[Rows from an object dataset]

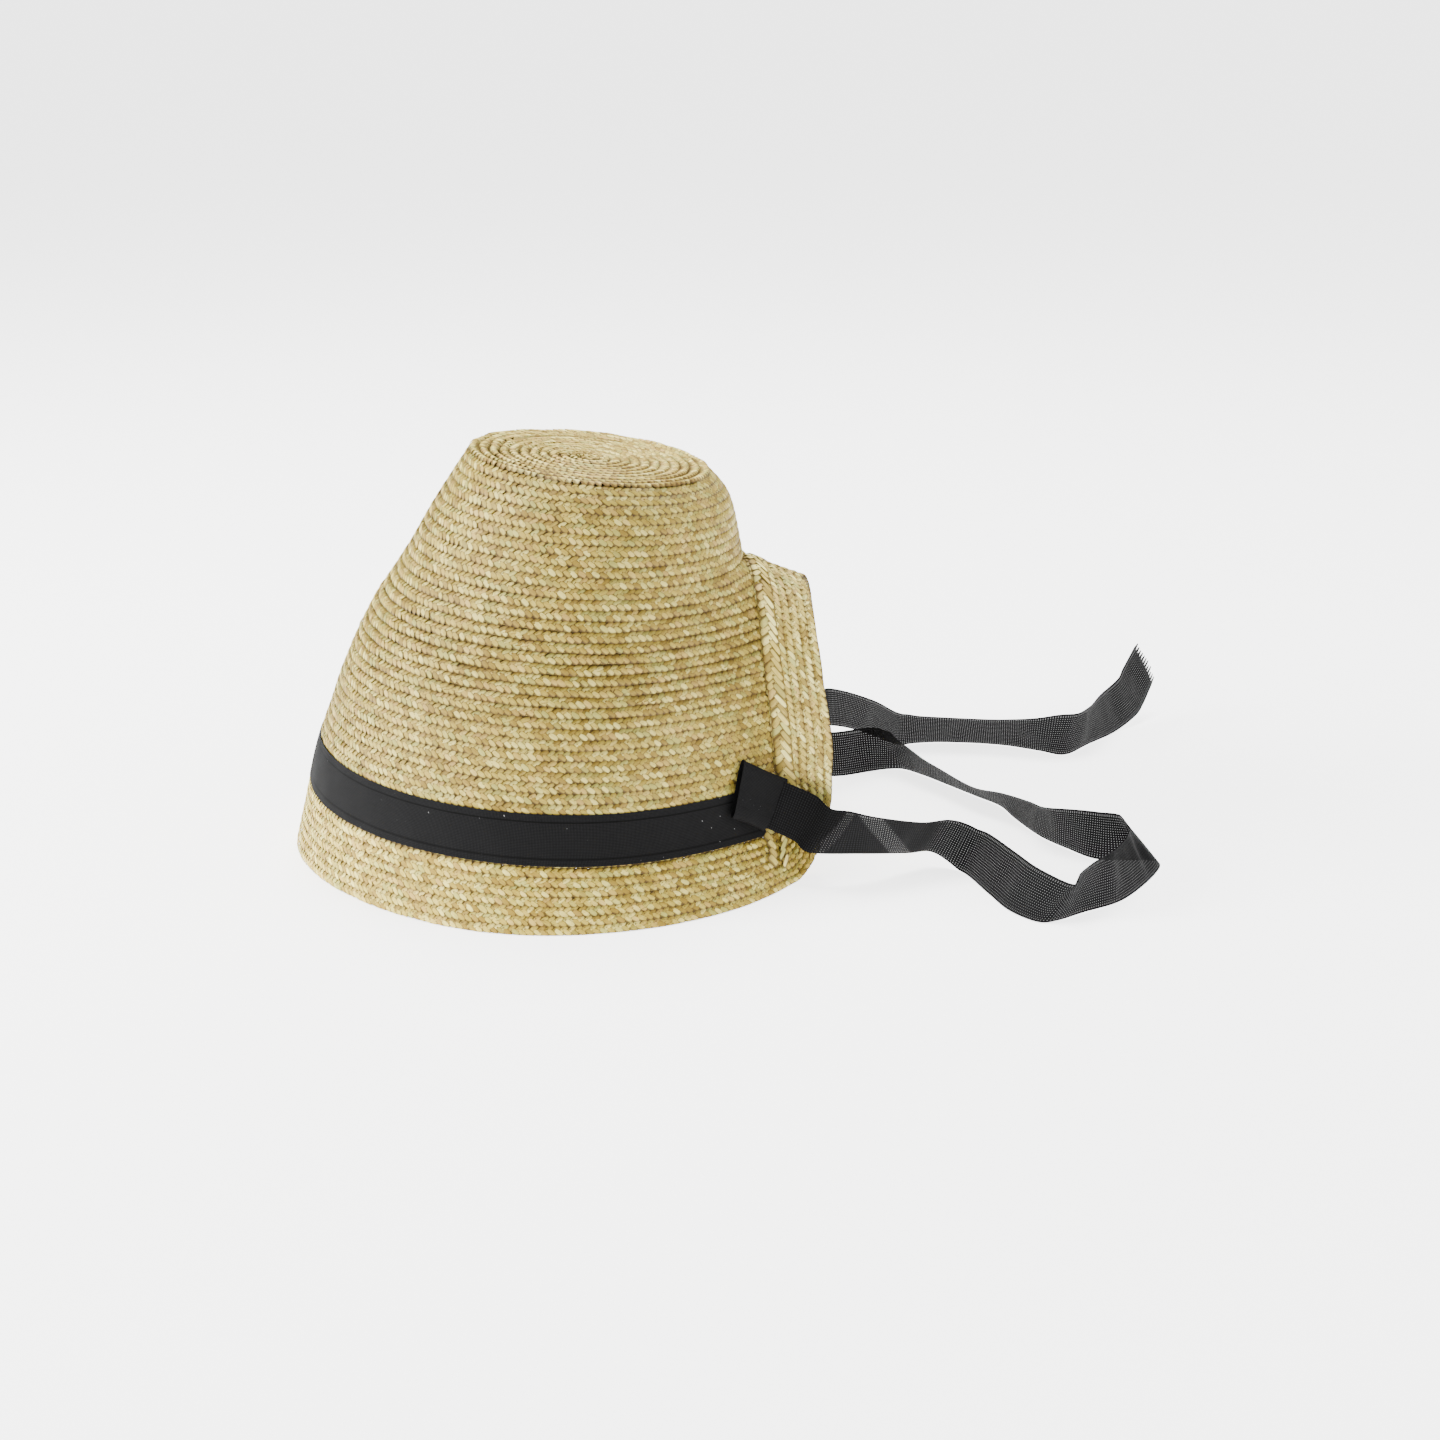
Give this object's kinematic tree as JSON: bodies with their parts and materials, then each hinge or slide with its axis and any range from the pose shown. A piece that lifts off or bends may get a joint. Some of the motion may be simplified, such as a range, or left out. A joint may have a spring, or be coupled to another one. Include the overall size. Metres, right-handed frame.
{
  "type": "poke bonnet",
  "caption": "Bonnet of sewn straw braid with a deep crown, a short brim, a curtain round the neck opening, a ribbon band and long ribbon ties.",
  "frame": {"origin": "on the table, under the middle of the rim of the brim", "axes": "+X to the nape, -Y to the wearer's left, +Z to the tip of the crown"},
  "size_m": [0.4863, 0.3482, 0.2076],
  "materials": {
    "straw_braid": "sewn braid of flattened straw, dull with a faint sheen",
    "straw_binding": "wide flat braid of paler straw, dull with a faint sheen",
    "black_ribbon": "matt open-weave black ribbon"
  },
  "bodies": {
    "root": {"crown": "straw_braid", "brim": "straw_braid", "neck_curtain": "straw_braid", "neck_binding": "straw_binding", "hat_band": "black_ribbon", "knot_left": "black_ribbon", "knot_right": "black_ribbon", "tie_left": "black_ribbon", "tie_right": "black_ribbon"}
  },
  "joints": []
}
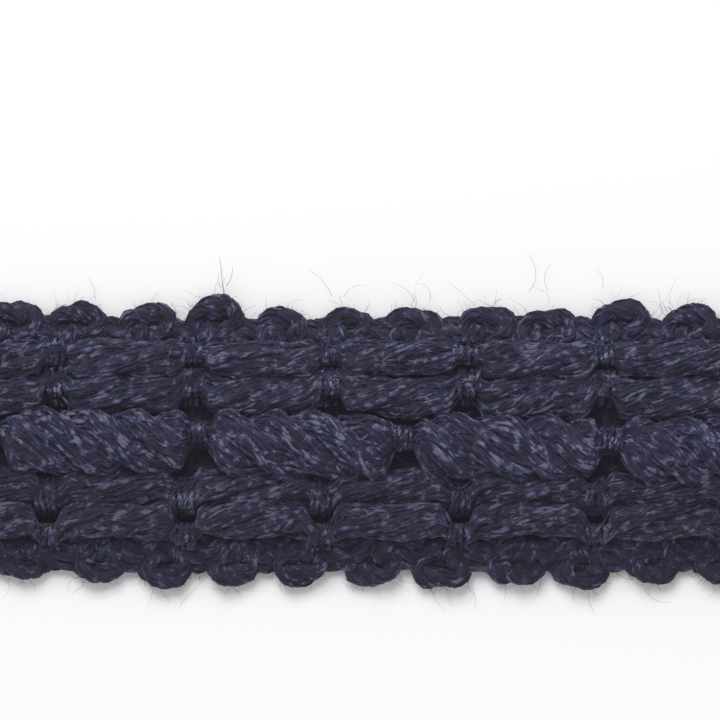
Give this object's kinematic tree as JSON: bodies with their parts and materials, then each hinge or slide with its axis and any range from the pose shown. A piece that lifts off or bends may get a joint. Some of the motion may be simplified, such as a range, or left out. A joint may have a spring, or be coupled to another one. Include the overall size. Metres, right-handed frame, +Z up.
{
  "type": "braid trim",
  "caption": "Woven gimp braid trim in dark navy wool with scallop loops on both edges, padded lengthwise side yarns and a twisted centre cord, cut to length and lying flat.",
  "frame": {"origin": "on the surface that the trim lies on, under the middle of its length and width", "axes": "+X along the trim, +Y across it towards the picture's upper edge, +Z up out of its face"},
  "size_m": [0.0658, 0.0156, 0.0035],
  "materials": {
    "ground": "woven wool",
    "side_yarn": "soft spun wool yarn",
    "cord": "three-ply wool cord",
    "binding_thread": "fine wool thread"
  },
  "bodies": {
    "root": {"ground_band": "ground", "side_yarn_1": "side_yarn", "side_yarn_2": "side_yarn", "side_yarn_3": "side_yarn", "side_yarn_4": "side_yarn", "centre_cord": "cord", "upper_tie_1": "binding_thread", "upper_tie_2": "binding_thread", "upper_tie_3": "binding_thread", "upper_tie_4": "binding_thread", "upper_tie_5": "binding_thread", "upper_tie_6": "binding_thread", "upper_tie_7": "binding_thread", "upper_tie_8": "binding_thread", "upper_tie_9": "binding_thread", "lower_tie_1": "binding_thread", "lower_tie_2": "binding_thread", "lower_tie_3": "binding_thread", "lower_tie_4": "binding_thread", "lower_tie_5": "binding_thread", "lower_tie_6": "binding_thread", "lower_tie_7": "binding_thread", "lower_tie_8": "binding_thread", "lower_tie_9": "binding_thread", "cord_tie_1": "binding_thread", "cord_tie_2": "binding_thread", "cord_tie_3": "binding_thread", "cord_tie_4": "binding_thread", "cord_tie_5": "binding_thread", "cord_tie_6": "binding_thread"}
  },
  "joints": []
}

* _THE PROBLEM_
Repeat the material word for word, in full.

* _ANSWER FOR THIS EXERCISE_
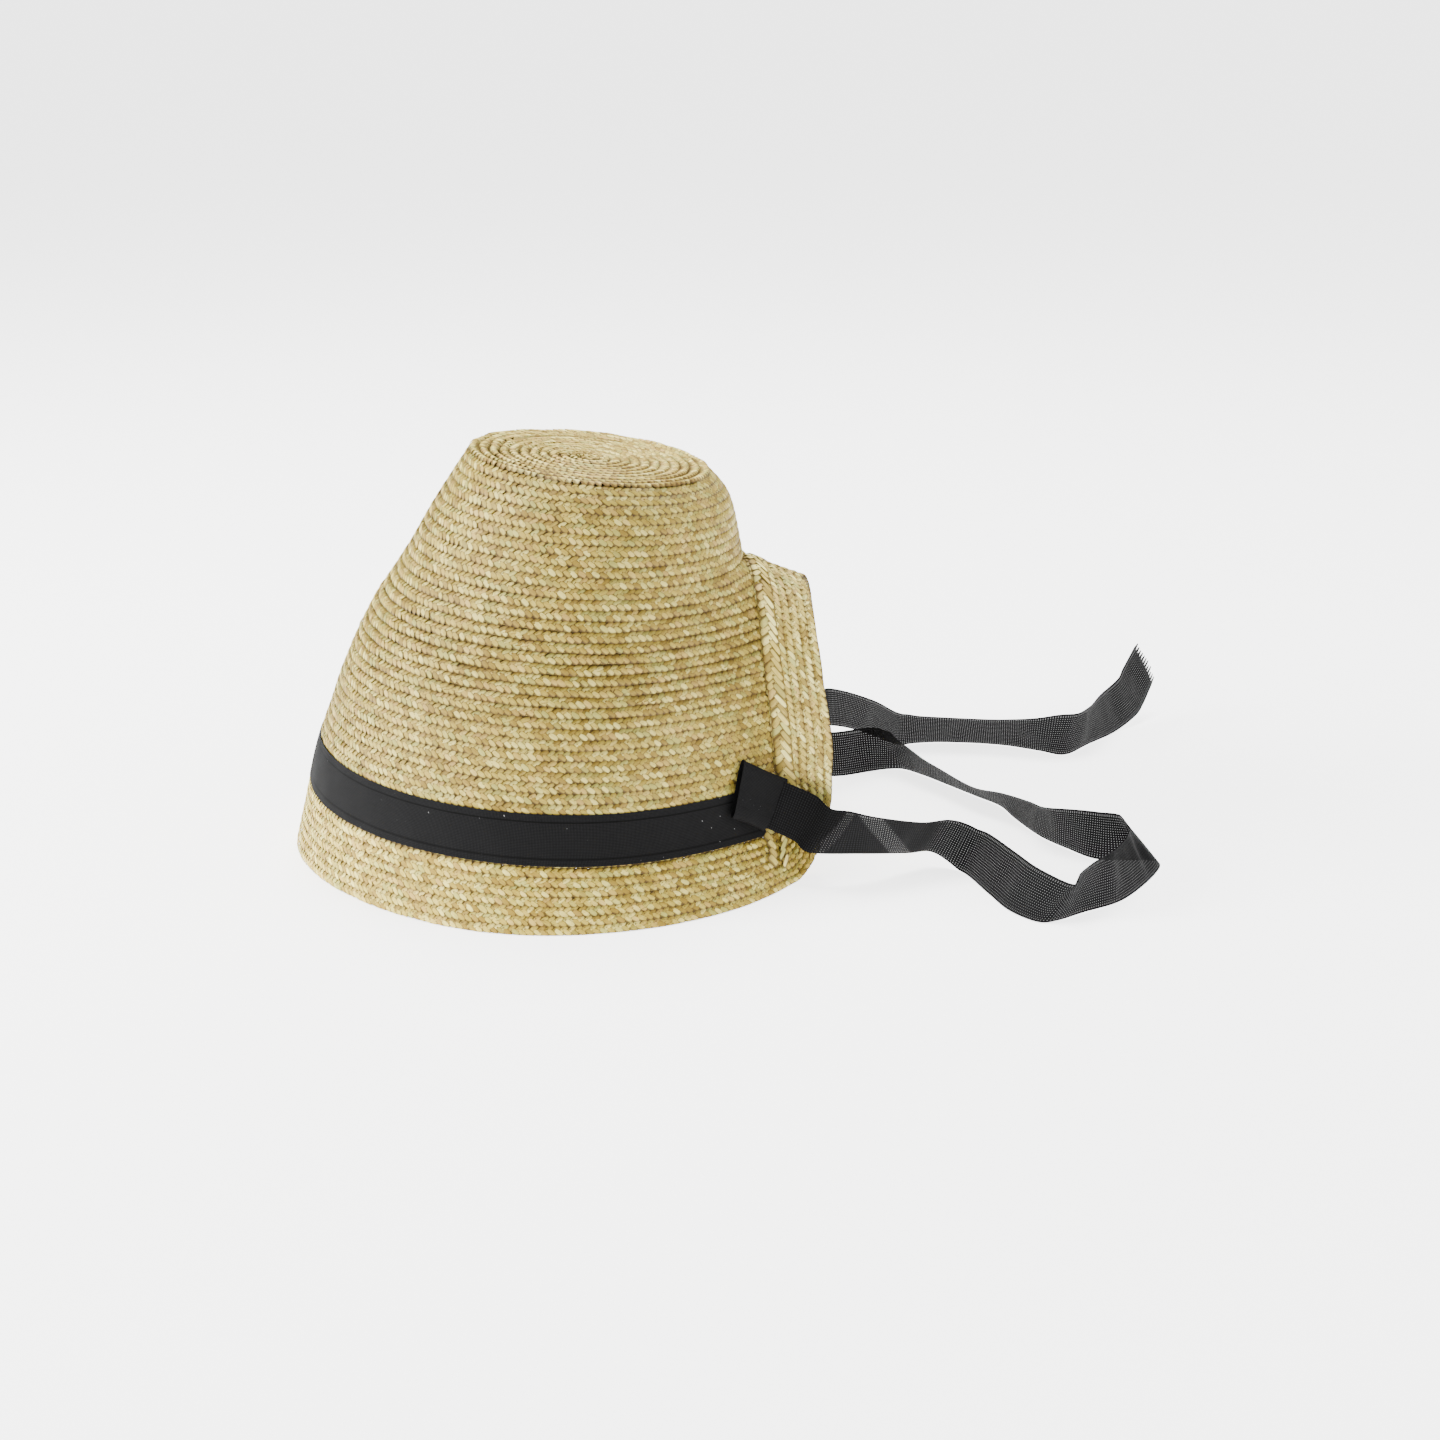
Give this object's kinematic tree as JSON: bodies with their parts and materials, then each hinge or slide with its axis and any range from the pose shown. A piece that lifts off or bends may get a joint. Some of the motion may be simplified, such as a range, or left out. A joint may have a spring, or be coupled to another one. Include the overall size. Metres, right-handed frame.
{
  "type": "poke bonnet",
  "caption": "Bonnet of sewn straw braid with a deep crown, a short brim, a curtain round the neck opening, a ribbon band and long ribbon ties.",
  "frame": {"origin": "on the table, under the middle of the rim of the brim", "axes": "+X to the nape, -Y to the wearer's left, +Z to the tip of the crown"},
  "size_m": [0.4863, 0.3482, 0.2076],
  "materials": {
    "straw_braid": "sewn braid of flattened straw, dull with a faint sheen",
    "straw_binding": "wide flat braid of paler straw, dull with a faint sheen",
    "black_ribbon": "matt open-weave black ribbon"
  },
  "bodies": {
    "root": {"crown": "straw_braid", "brim": "straw_braid", "neck_curtain": "straw_braid", "neck_binding": "straw_binding", "hat_band": "black_ribbon", "knot_left": "black_ribbon", "knot_right": "black_ribbon", "tie_left": "black_ribbon", "tie_right": "black_ribbon"}
  },
  "joints": []
}
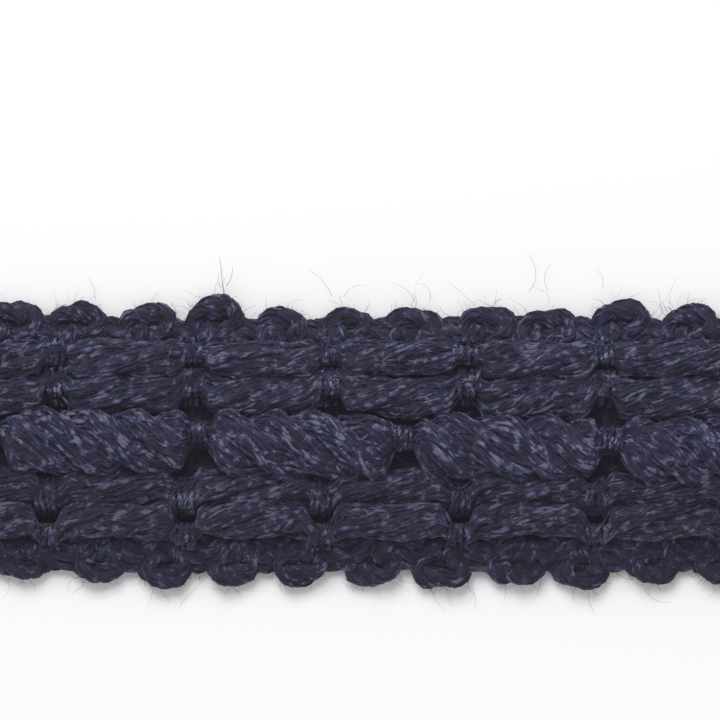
Give this object's kinematic tree as JSON: bodies with their parts and materials, then each hinge or slide with its axis and any range from the pose shown. A piece that lifts off or bends may get a joint. Some of the motion may be simplified, such as a range, or left out. A joint may have a spring, or be coupled to another one. Include the overall size. Metres, right-handed frame, +Z up.
{
  "type": "braid trim",
  "caption": "Woven gimp braid trim in dark navy wool with scallop loops on both edges, padded lengthwise side yarns and a twisted centre cord, cut to length and lying flat.",
  "frame": {"origin": "on the surface that the trim lies on, under the middle of its length and width", "axes": "+X along the trim, +Y across it towards the picture's upper edge, +Z up out of its face"},
  "size_m": [0.0658, 0.0156, 0.0035],
  "materials": {
    "ground": "woven wool",
    "side_yarn": "soft spun wool yarn",
    "cord": "three-ply wool cord",
    "binding_thread": "fine wool thread"
  },
  "bodies": {
    "root": {"ground_band": "ground", "side_yarn_1": "side_yarn", "side_yarn_2": "side_yarn", "side_yarn_3": "side_yarn", "side_yarn_4": "side_yarn", "centre_cord": "cord", "upper_tie_1": "binding_thread", "upper_tie_2": "binding_thread", "upper_tie_3": "binding_thread", "upper_tie_4": "binding_thread", "upper_tie_5": "binding_thread", "upper_tie_6": "binding_thread", "upper_tie_7": "binding_thread", "upper_tie_8": "binding_thread", "upper_tie_9": "binding_thread", "lower_tie_1": "binding_thread", "lower_tie_2": "binding_thread", "lower_tie_3": "binding_thread", "lower_tie_4": "binding_thread", "lower_tie_5": "binding_thread", "lower_tie_6": "binding_thread", "lower_tie_7": "binding_thread", "lower_tie_8": "binding_thread", "lower_tie_9": "binding_thread", "cord_tie_1": "binding_thread", "cord_tie_2": "binding_thread", "cord_tie_3": "binding_thread", "cord_tie_4": "binding_thread", "cord_tie_5": "binding_thread", "cord_tie_6": "binding_thread"}
  },
  "joints": []
}